Sem desmerecer o valoroso trabalho dos policiais que se dedicam a essa tarefa, há muito esses números deixaram de significar um avanço no combate ao crime. Hoje, tais dados só demonstram a imensidão do mercado de entorpecentes no mundo, haja vista o Ceará ser rota privilegiada para os cartéis internacionais. Quantos milhões de toneladas de cocaína e maconha terão de ser apreendidos para acabar com o problema das drogas no Brasil?
Diversos países têm buscado formas alternativas para enfrentar essa questão. Em Portugal, a descriminalização das drogas de todos os tipos foi adotada desde 2001. O consumo passou a ser considerado como uma contravenção e um limite para uso pessoal foi estabelecido. Em paralelo, foram criadas uma rede de auxílio aos dependentes e uma estrutura de redução de danos. Ao contrário da hecatombe prevista, a quantidade de usuários não aumentou, pelo contrário. O programa, hoje, passa por ajustes após mudanças em seu desenho inicial.
A Alemanha, por sua vez, descriminalizou parcialmente o uso de maconha. Maiores de 18 anos podem cultivar até três plantas, por casa, mas os usuários não podem fumar perto de escolas, centros desportivos ou em "zonas de pedestres", das 7h às 20h. Entre as metas da nova legislação destacam-se: minar o mercado ilegal, tirar de circulação a cannabis de baixa qualidade e restringir os fluxos de receita do crime organizado.

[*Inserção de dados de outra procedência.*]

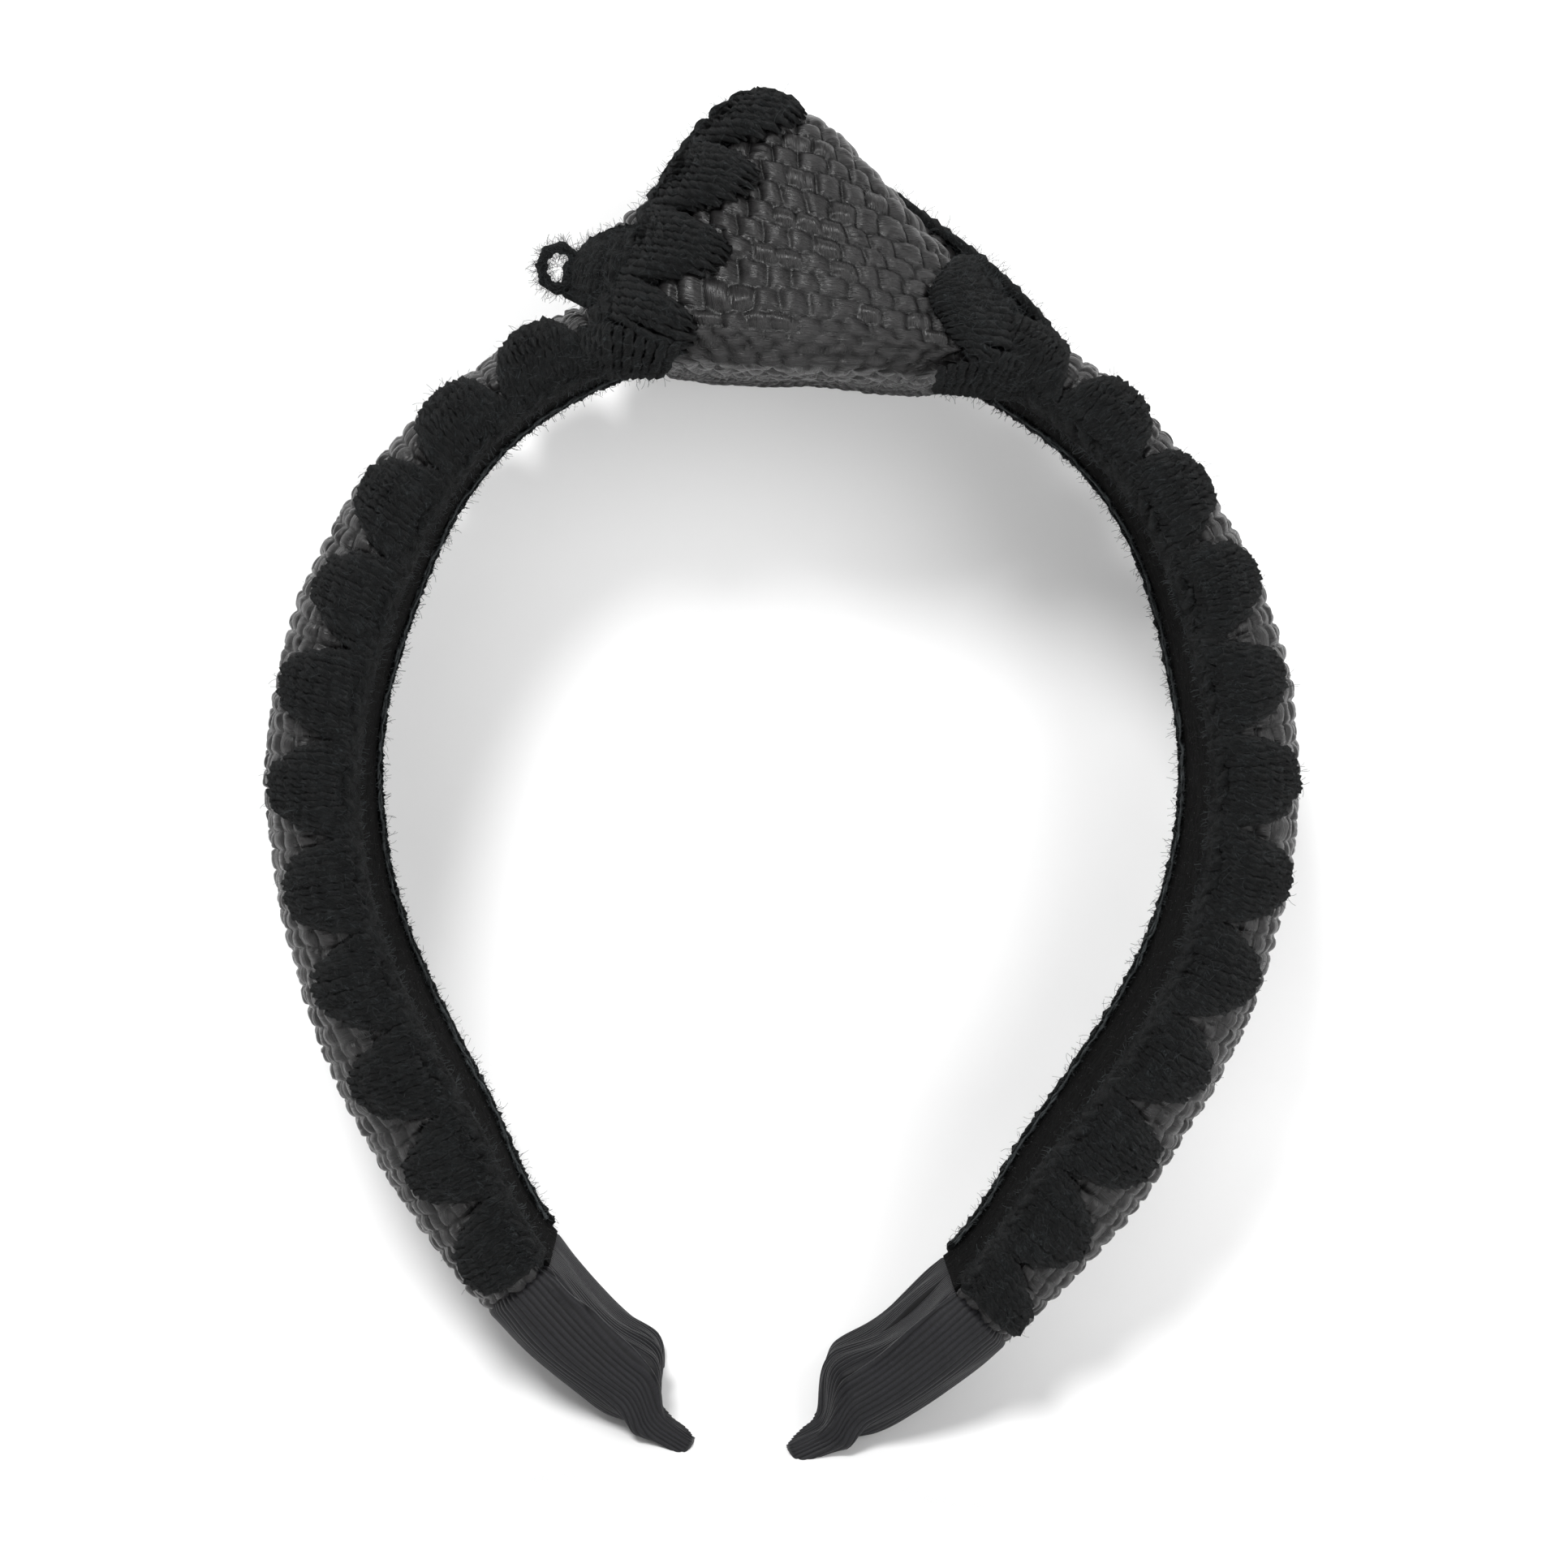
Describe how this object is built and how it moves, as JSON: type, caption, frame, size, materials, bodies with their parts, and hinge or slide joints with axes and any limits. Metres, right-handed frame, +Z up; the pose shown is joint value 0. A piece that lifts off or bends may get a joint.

O Brasil possui uma série de especificidades em relação aos dois países citados e isso não pode ser desconsiderado. No entanto, há um ponto chave a ser levado em conta nessa discussão: é preciso encarar o problema de forma adulta, compreendendo que o uso de entorpecentes é parte constitutiva de nossa sociedade, e não sob o viés do pânico moral.